Crowdfunding backers are your best first subscribers
Your campaign supporters already proved they will pay.
So the easiest first step is:
Convert your past backers into recurring supporters.
Discovery platforms create new opportunities
Another way to get found is by being listed where fans search for creators intentionally.
For example, platforms like NearbyOnly help audiences find creators by category and location, making discovery easier outside algorithm-driven feeds.
Referrals matter more than you think
Satisfied subscribers naturally recommend you.
Creators who build simple referral incentives (like free bonus content or shoutouts) grow much faster over time.
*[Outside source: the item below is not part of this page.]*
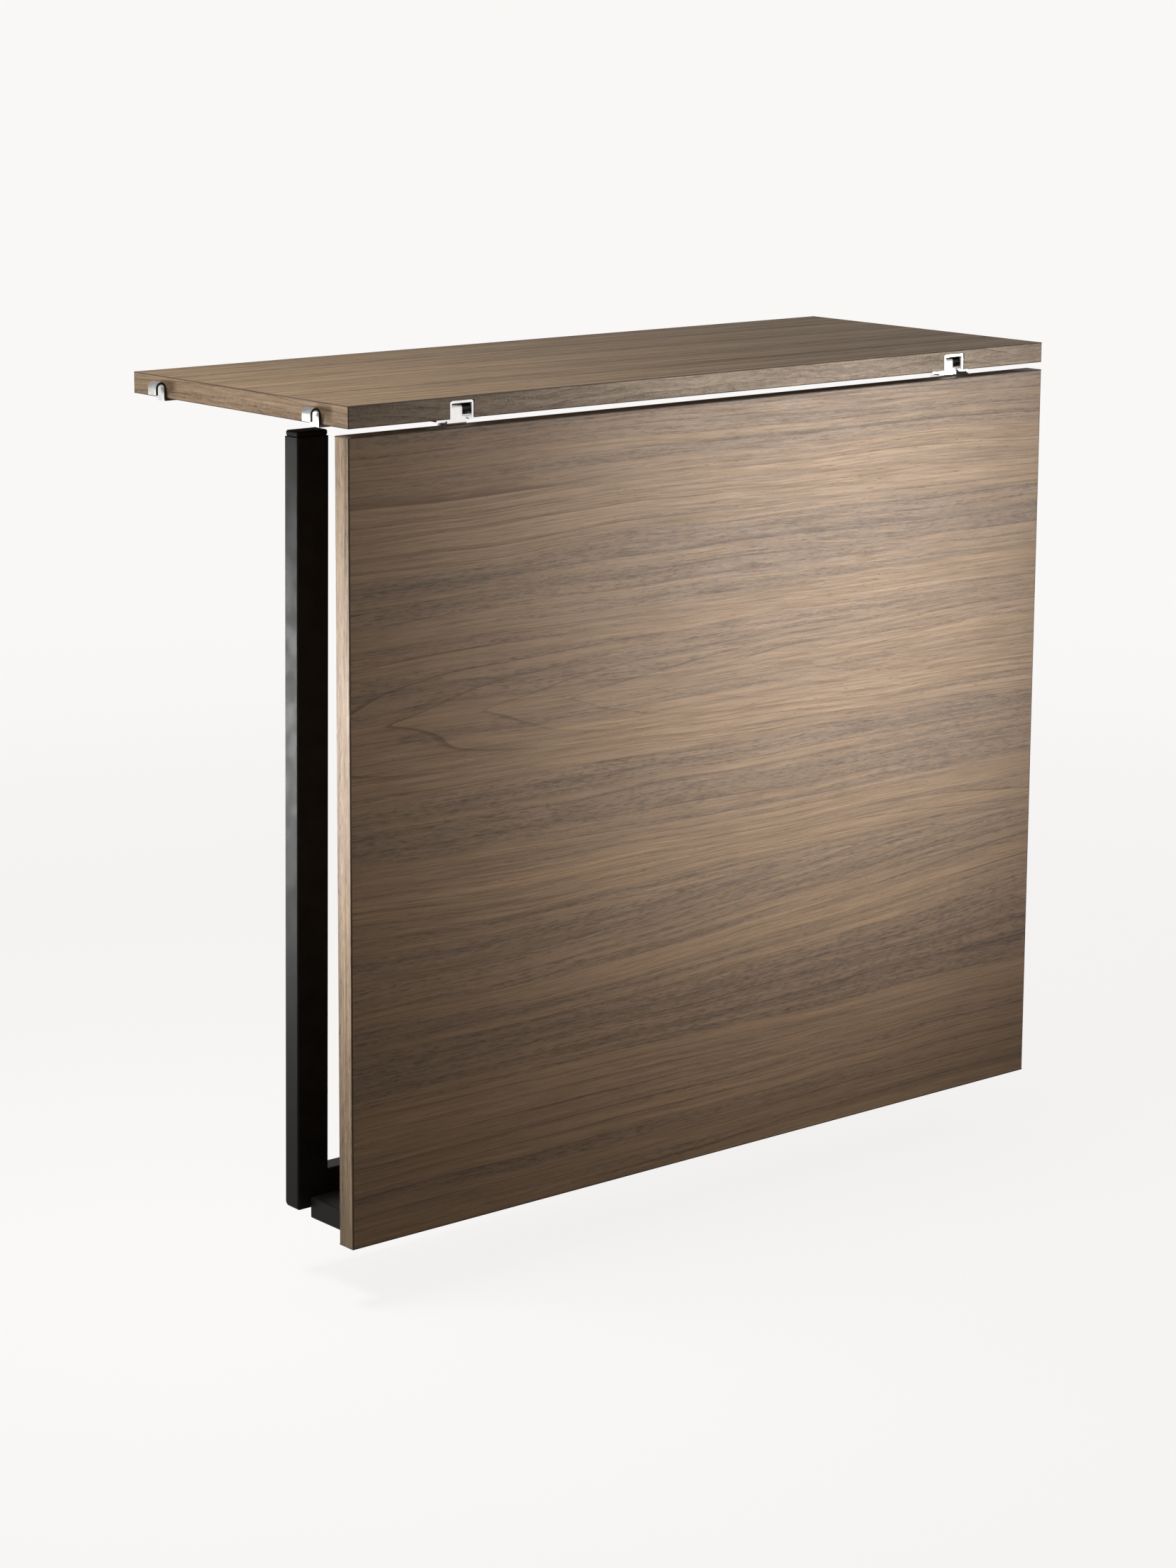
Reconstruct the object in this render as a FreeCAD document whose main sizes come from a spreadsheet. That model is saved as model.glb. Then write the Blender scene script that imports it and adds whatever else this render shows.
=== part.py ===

The Metrics That Actually Matter for Sustainable Income
Creators often focus on total revenue — but recurring businesses should track deeper metrics.
The key metrics include:
- MRR (Monthly Recurring Revenue)
- Churn rate (how many leave each month)
- LTV (Lifetime Value per subscriber)
- SAC (Subscriber Acquisition Cost)
| Metric | Bad | Good | Excellent |
|---|---|---|---|
| Monthly churn | 10%+ | 5–8% | under 4% |
| LTV:SAC ratio | under 2:1 | 3:1 | 5:1+ |
| MRR growth | stagnant | 5–10% monthly | 15%+ monthly |
MRR is the number that changes everything because it becomes your stable foundation.
Mistakes Creators Make When Leaving Crowdfunding
Most creators fail in subscriptions for predictable reasons:
1) Pricing too low
Creators often charge based on fear instead of value.
But if fans paid $50–$200 in crowdfunding, they can easily pay $10/month long-term.
2) Promising too much
Burnout kills subscription businesses.
Better strategy:
Promise less, deliver consistently.
3) Ignoring community
Subscription success isn’t just content — it’s belonging.
Creators who treat it like a membership club retain much longer.
4) Focusing only on growth
Many creators obsess over new subscribers and ignore retention.
But retention is what makes recurring revenue powerful.
The Sustainable Path for Creators
If a creator wants long-term stability, the smartest path is:
- Turn existing backers into monthly supporters
- Price for sustainability, not desperation
- Stack multiple income streams
- Track retention + MRR like a business
- Improve discovery outside algorithms
Final Thoughts
Crowdfunding proved one thing clearly:
People will pay creators directly.
But subscriptions prove something even more important:
People will keep paying when creators build real ongoing value.
The crowdfunding era helped creators start.
The subscription era is where creators build careers, stability, and real wealth.
The audience is already willing.
Now it’s about building a system worthy of long-term support.